__WHAT TO DO__.
Reproduce each of the lines word for word.

__COLLECTED MATERIAL__.
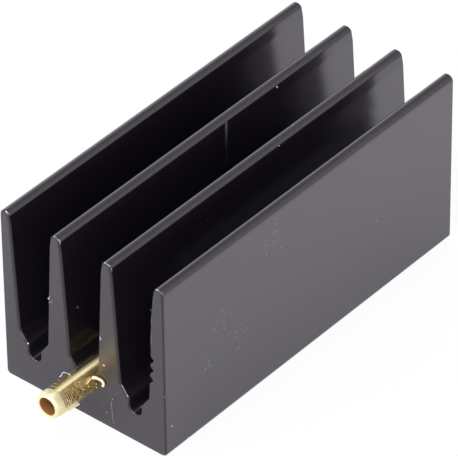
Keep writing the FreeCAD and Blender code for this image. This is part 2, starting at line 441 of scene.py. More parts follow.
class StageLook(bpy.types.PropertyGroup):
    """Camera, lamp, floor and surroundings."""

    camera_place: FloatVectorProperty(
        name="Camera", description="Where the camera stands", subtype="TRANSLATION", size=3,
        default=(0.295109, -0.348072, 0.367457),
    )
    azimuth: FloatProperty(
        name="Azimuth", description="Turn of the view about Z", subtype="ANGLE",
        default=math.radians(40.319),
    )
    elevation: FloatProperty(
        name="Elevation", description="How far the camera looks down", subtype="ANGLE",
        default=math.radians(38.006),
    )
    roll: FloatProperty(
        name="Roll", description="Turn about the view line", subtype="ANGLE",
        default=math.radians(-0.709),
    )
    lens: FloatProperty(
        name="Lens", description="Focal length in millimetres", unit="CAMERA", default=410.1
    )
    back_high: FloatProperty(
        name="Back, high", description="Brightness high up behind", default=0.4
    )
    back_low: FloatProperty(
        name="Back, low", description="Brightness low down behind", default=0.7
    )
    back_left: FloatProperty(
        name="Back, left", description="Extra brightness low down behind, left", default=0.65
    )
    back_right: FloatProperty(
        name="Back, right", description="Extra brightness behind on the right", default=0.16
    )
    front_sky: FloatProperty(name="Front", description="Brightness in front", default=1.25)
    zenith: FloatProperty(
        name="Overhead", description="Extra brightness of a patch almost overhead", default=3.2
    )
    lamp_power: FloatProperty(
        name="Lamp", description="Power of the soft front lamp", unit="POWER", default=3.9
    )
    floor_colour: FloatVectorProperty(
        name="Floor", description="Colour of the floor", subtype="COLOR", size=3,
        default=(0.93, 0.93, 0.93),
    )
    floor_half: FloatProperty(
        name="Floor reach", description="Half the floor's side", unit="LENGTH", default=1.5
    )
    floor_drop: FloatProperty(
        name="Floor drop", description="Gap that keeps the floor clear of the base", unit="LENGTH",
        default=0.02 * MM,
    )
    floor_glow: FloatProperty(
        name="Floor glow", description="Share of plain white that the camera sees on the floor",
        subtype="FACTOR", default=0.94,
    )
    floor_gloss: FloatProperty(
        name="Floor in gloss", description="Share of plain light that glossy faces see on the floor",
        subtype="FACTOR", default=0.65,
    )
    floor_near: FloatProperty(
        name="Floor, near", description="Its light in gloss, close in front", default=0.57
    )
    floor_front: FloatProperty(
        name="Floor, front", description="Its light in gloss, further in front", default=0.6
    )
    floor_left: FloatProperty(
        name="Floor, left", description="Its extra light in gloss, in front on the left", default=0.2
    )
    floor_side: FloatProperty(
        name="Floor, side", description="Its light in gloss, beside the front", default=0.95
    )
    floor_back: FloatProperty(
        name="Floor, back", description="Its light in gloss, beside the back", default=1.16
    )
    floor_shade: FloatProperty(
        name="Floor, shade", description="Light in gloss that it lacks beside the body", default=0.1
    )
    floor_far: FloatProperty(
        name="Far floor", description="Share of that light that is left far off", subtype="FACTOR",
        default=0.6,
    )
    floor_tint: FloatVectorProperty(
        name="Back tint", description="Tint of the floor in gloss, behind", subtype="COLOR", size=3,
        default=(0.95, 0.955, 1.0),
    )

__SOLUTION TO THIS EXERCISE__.
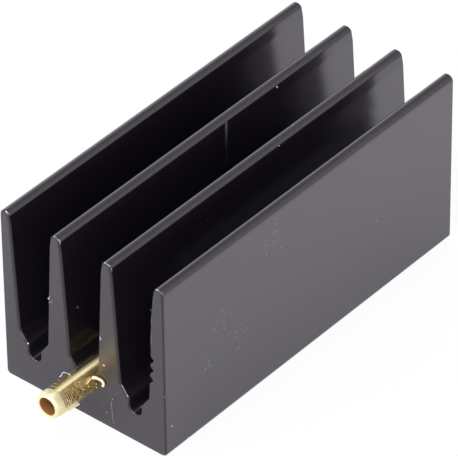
Keep writing the FreeCAD and Blender code for this image. This is part 2, starting at line 441 of scene.py. More parts follow.
class StageLook(bpy.types.PropertyGroup):
    """Camera, lamp, floor and surroundings."""

    camera_place: FloatVectorProperty(
        name="Camera", description="Where the camera stands", subtype="TRANSLATION", size=3,
        default=(0.295109, -0.348072, 0.367457),
    )
    azimuth: FloatProperty(
        name="Azimuth", description="Turn of the view about Z", subtype="ANGLE",
        default=math.radians(40.319),
    )
    elevation: FloatProperty(
        name="Elevation", description="How far the camera looks down", subtype="ANGLE",
        default=math.radians(38.006),
    )
    roll: FloatProperty(
        name="Roll", description="Turn about the view line", subtype="ANGLE",
        default=math.radians(-0.709),
    )
    lens: FloatProperty(
        name="Lens", description="Focal length in millimetres", unit="CAMERA", default=410.1
    )
    back_high: FloatProperty(
        name="Back, high", description="Brightness high up behind", default=0.4
    )
    back_low: FloatProperty(
        name="Back, low", description="Brightness low down behind", default=0.7
    )
    back_left: FloatProperty(
        name="Back, left", description="Extra brightness low down behind, left", default=0.65
    )
    back_right: FloatProperty(
        name="Back, right", description="Extra brightness behind on the right", default=0.16
    )
    front_sky: FloatProperty(name="Front", description="Brightness in front", default=1.25)
    zenith: FloatProperty(
        name="Overhead", description="Extra brightness of a patch almost overhead", default=3.2
    )
    lamp_power: FloatProperty(
        name="Lamp", description="Power of the soft front lamp", unit="POWER", default=3.9
    )
    floor_colour: FloatVectorProperty(
        name="Floor", description="Colour of the floor", subtype="COLOR", size=3,
        default=(0.93, 0.93, 0.93),
    )
    floor_half: FloatProperty(
        name="Floor reach", description="Half the floor's side", unit="LENGTH", default=1.5
    )
    floor_drop: FloatProperty(
        name="Floor drop", description="Gap that keeps the floor clear of the base", unit="LENGTH",
        default=0.02 * MM,
    )
    floor_glow: FloatProperty(
        name="Floor glow", description="Share of plain white that the camera sees on the floor",
        subtype="FACTOR", default=0.94,
    )
    floor_gloss: FloatProperty(
        name="Floor in gloss", description="Share of plain light that glossy faces see on the floor",
        subtype="FACTOR", default=0.65,
    )
    floor_near: FloatProperty(
        name="Floor, near", description="Its light in gloss, close in front", default=0.57
    )
    floor_front: FloatProperty(
        name="Floor, front", description="Its light in gloss, further in front", default=0.6
    )
    floor_left: FloatProperty(
        name="Floor, left", description="Its extra light in gloss, in front on the left", default=0.2
    )
    floor_side: FloatProperty(
        name="Floor, side", description="Its light in gloss, beside the front", default=0.95
    )
    floor_back: FloatProperty(
        name="Floor, back", description="Its light in gloss, beside the back", default=1.16
    )
    floor_shade: FloatProperty(
        name="Floor, shade", description="Light in gloss that it lacks beside the body", default=0.1
    )
    floor_far: FloatProperty(
        name="Far floor", description="Share of that light that is left far off", subtype="FACTOR",
        default=0.6,
    )
    floor_tint: FloatVectorProperty(
        name="Back tint", description="Tint of the floor in gloss, behind", subtype="COLOR", size=3,
        default=(0.95, 0.955, 1.0),
    )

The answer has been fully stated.